### Supplied material

>>

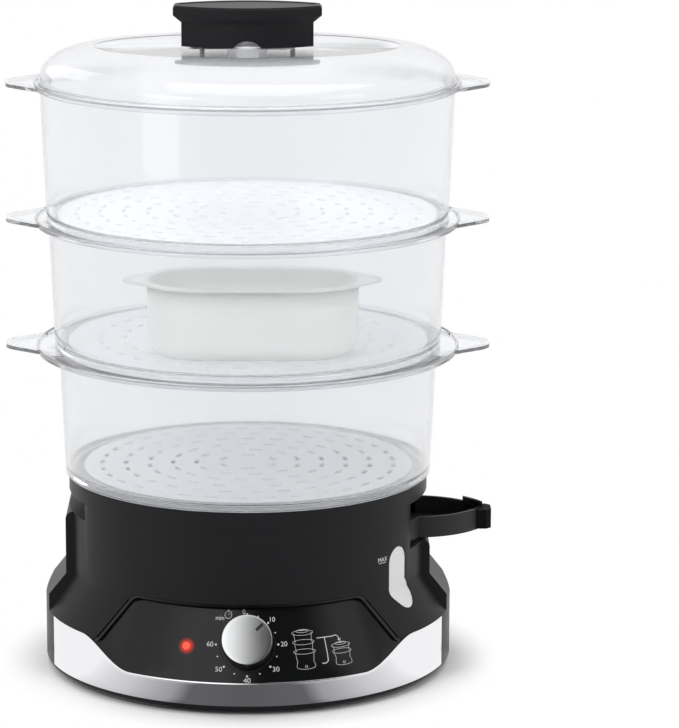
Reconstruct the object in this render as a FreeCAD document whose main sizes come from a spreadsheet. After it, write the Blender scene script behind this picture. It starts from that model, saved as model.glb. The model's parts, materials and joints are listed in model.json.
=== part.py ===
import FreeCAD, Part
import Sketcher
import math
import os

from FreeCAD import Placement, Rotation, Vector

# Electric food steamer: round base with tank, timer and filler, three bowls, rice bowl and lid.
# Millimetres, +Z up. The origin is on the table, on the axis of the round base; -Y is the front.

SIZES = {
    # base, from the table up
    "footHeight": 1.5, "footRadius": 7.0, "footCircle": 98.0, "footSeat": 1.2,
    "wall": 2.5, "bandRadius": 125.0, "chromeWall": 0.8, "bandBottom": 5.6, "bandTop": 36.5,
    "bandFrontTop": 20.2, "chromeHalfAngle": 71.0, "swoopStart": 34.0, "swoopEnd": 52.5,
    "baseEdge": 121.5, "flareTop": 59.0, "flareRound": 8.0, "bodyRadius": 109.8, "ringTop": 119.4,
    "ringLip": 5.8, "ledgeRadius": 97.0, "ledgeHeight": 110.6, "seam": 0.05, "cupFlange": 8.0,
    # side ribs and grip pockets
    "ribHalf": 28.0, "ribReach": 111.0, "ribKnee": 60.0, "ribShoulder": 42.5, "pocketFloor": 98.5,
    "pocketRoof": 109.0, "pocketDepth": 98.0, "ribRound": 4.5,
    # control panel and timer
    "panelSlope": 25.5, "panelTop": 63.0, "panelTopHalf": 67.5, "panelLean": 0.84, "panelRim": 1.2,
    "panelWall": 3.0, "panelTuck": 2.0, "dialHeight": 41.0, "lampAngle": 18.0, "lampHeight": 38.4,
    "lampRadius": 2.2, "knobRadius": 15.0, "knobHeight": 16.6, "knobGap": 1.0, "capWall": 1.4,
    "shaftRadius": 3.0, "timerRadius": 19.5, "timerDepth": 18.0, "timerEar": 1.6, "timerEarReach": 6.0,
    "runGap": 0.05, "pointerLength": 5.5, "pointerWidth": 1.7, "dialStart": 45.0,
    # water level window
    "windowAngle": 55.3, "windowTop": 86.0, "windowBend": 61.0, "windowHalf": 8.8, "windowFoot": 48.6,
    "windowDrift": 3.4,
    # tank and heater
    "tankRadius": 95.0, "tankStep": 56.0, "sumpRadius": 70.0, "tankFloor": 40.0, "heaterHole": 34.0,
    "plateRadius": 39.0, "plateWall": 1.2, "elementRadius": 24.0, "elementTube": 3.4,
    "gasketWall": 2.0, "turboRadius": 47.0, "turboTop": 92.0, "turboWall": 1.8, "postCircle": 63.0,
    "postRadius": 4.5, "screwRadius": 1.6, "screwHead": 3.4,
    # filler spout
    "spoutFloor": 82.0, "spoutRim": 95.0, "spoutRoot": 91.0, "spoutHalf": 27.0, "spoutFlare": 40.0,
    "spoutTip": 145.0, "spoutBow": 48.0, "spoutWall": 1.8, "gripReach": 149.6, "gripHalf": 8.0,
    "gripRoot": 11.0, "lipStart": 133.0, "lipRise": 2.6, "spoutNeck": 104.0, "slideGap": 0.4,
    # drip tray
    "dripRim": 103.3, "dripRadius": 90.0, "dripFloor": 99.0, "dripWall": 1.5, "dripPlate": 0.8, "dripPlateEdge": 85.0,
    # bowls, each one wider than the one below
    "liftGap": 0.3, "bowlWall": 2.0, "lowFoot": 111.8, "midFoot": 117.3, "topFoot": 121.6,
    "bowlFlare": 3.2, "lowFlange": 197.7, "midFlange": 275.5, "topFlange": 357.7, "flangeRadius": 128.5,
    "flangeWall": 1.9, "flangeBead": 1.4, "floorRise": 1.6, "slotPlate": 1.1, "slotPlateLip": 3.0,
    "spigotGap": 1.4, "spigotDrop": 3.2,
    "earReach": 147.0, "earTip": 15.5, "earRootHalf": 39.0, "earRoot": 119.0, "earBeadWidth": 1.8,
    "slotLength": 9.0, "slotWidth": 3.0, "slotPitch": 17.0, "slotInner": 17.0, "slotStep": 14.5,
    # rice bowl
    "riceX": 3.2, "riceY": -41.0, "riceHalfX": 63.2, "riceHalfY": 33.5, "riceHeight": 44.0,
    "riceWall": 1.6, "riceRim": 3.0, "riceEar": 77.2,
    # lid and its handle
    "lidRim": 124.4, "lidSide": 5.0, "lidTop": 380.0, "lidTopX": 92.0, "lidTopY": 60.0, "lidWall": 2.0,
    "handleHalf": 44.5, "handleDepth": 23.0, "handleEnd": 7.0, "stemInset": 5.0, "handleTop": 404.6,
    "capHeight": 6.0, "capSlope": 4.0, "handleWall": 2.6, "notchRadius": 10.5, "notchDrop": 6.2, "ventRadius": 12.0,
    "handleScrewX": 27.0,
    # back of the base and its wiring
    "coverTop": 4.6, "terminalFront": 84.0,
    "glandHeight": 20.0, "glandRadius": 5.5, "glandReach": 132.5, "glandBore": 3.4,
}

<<

### Task directions
Everything from the first line above through the line that contains "# Millimetres, +Z" should be duplicated exactly, please, and nothing beyond it.

### Correct output
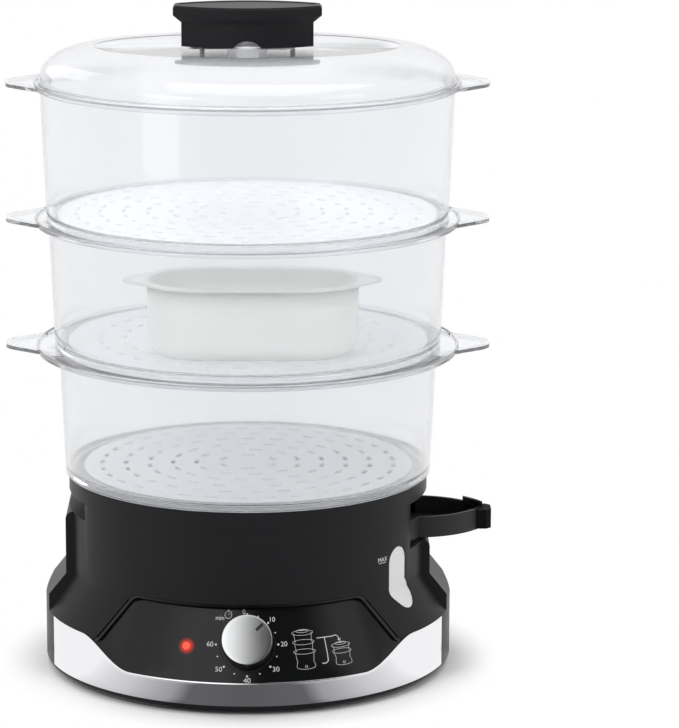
Reconstruct the object in this render as a FreeCAD document whose main sizes come from a spreadsheet. After it, write the Blender scene script behind this picture. It starts from that model, saved as model.glb. The model's parts, materials and joints are listed in model.json.
=== part.py ===
import FreeCAD, Part
import Sketcher
import math
import os

from FreeCAD import Placement, Rotation, Vector

# Electric food steamer: round base with tank, timer and filler, three bowls, rice bowl and lid.
# Millimetres, +Z up. The origin is on the table, on the axis of the round base; -Y is the front.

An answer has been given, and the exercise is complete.